The Cost of String Fragmentation

A standard URI object might look something like this:

const Uri = struct {
    scheme: []u8, // Separate allocation
    host: []u8,   // Separate allocation
    path: []u8,   // Separate allocation
    // ...
};

This design is intuitive, but in systems programming, "intuitive" often means "slow."

  1. Memory Fragmentation: Each component is an independent heap allocation. Parsing a single URL might trigger 5-8 malloc calls.
  2. Cache Misses: The Scheme and Host strings might be scattered across the heap, preventing the CPU prefetcher from working effectively.
  3. Modification Overhead: Changing http to https typically requires reallocating the entire Scheme string.

The Solution: Unified Buffer & Dirty Bits

The TBuffer pattern takes a different approach. It maintains a single, massive []u8 buffer. The Scheme, Host, and Path are merely Slice views (offset + length) pointing into this buffer.

Demo: Dirty Bit & Deferred Reorg

The following Zig code demonstrates a simplified version of this mechanism. Note that the focus here isn't on parsing logic, but on data structure management.

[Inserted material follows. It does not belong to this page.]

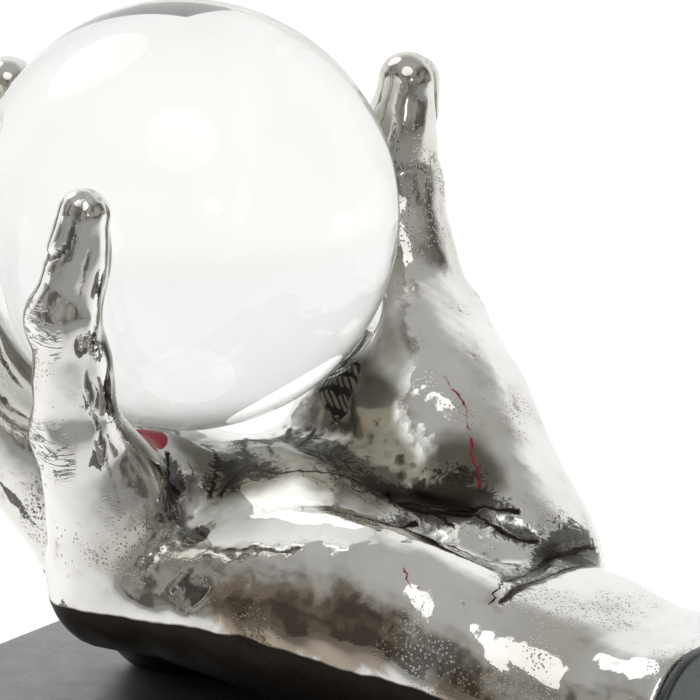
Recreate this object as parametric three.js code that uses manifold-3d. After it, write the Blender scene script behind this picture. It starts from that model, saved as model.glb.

const std = @import("std");

/// A high-performance URI buffer.
/// Core trade-off: Accepting lifecycle complexity for minimal allocations.
pub const UriBuffer = struct {
    // 1. Single contiguous storage
    buffer: std.ArrayList(u8),

    // 2. Logical components are just "views"
    scheme: Slice,
    host: Slice,
    path: Slice,
    
    // 3. Dirty bit: Marks if physical layout matches logical order
    is_dirty: bool,

    const Slice = struct {
        start: usize,
        len: usize,
    };

    pub fn init(allocator: std.mem.Allocator) UriBuffer {
        return .{
            .buffer = std.ArrayList(u8).init(allocator),
            // Initialize with empty views
            .scheme = .{ .start = 0, .len = 0 },
            .host = .{ .start = 0, .len = 0 },
            .path = .{ .start = 0, .len = 0 },
            .is_dirty = false,
        };
    }

    /// Modification: Append-only mode
    /// When we set a new component, we don't shift old data.
    /// We append to the end of the buffer. O(1) complexity.
    pub fn setHost(self: *UriBuffer, new_host: []const u8) !void {
        const start = self.buffer.items.len;
        try self.buffer.appendSlice(new_host);
        
        // Update view to point to new data at the end
        self.host = .{ .start = start, .len = new_host.len };
        
        // Mark as "dirty": The buffer might now be "http://old.com/path...new.com"
        // The physical order is broken.
        self.is_dirty = true;
    }

    /// Serialization: Deferred Reorg
    /// We only pay the reorganization cost when the user demands the full string.
    pub fn toString(self: *UriBuffer) ![]const u8 {
        if (self.is_dirty) {
            try self.reorganize();
        }
        return self.buffer.items;
    }

    fn reorganize(self: *UriBuffer) !void {
        // Here we perform a one-time memory shuffle, reassembling
        // scattered components (scheme -> host -> path) into correct order.
        // ... (Implementation omitted, see full demo)
        self.is_dirty = false;
    }
};

Trade-offs (Rule 7)

This design is not without cost. As engineers, we must weigh the benefits against the complexity:

1. The Performance Gain

  • Append-only Writes: Operations like setHost become pure appends. Given sufficient capacity in the ArrayList, this is a blazing fast O(1) operation. We completely avoid the memmove overhead of inserting data into the middle of a buffer.
  • Batch Reorg: If you modify Host, Path, and Query in sequence, traditional concatenation would trigger three reorganizations. With TBuffer, is_dirty remains true until the final toString() call, triggering only one reorganization.

2. The Complexity Cost

  • Lifecycle Hell: This is the tricky part. Since all components reference the same buffer, any operation that triggers a reorganize (like resizing or reordering) invalidates all previous Slice pointers. Users must be extremely careful not to hold references to components across modification boundaries.
  • Memory Waste: Until reorganization happens, old "garbage data" (e.g., the overwritten Host) still occupies buffer space. While temporary, in scenarios with extreme modification frequency, this could lead to buffer bloat.

Summary

In high-performance scenarios, "laziness" is a powerful strategy. By introducing a simple is_dirty flag, we defer expensive memory operations until they are absolutely necessary.

This reminds us that not all data structures need to be "perfect" at all times. Allowing systems to remain "dirty" and "disordered" in intermediate states is often the path to extreme performance. Provided, of course, that you can manage the resulting lifecycle complexity.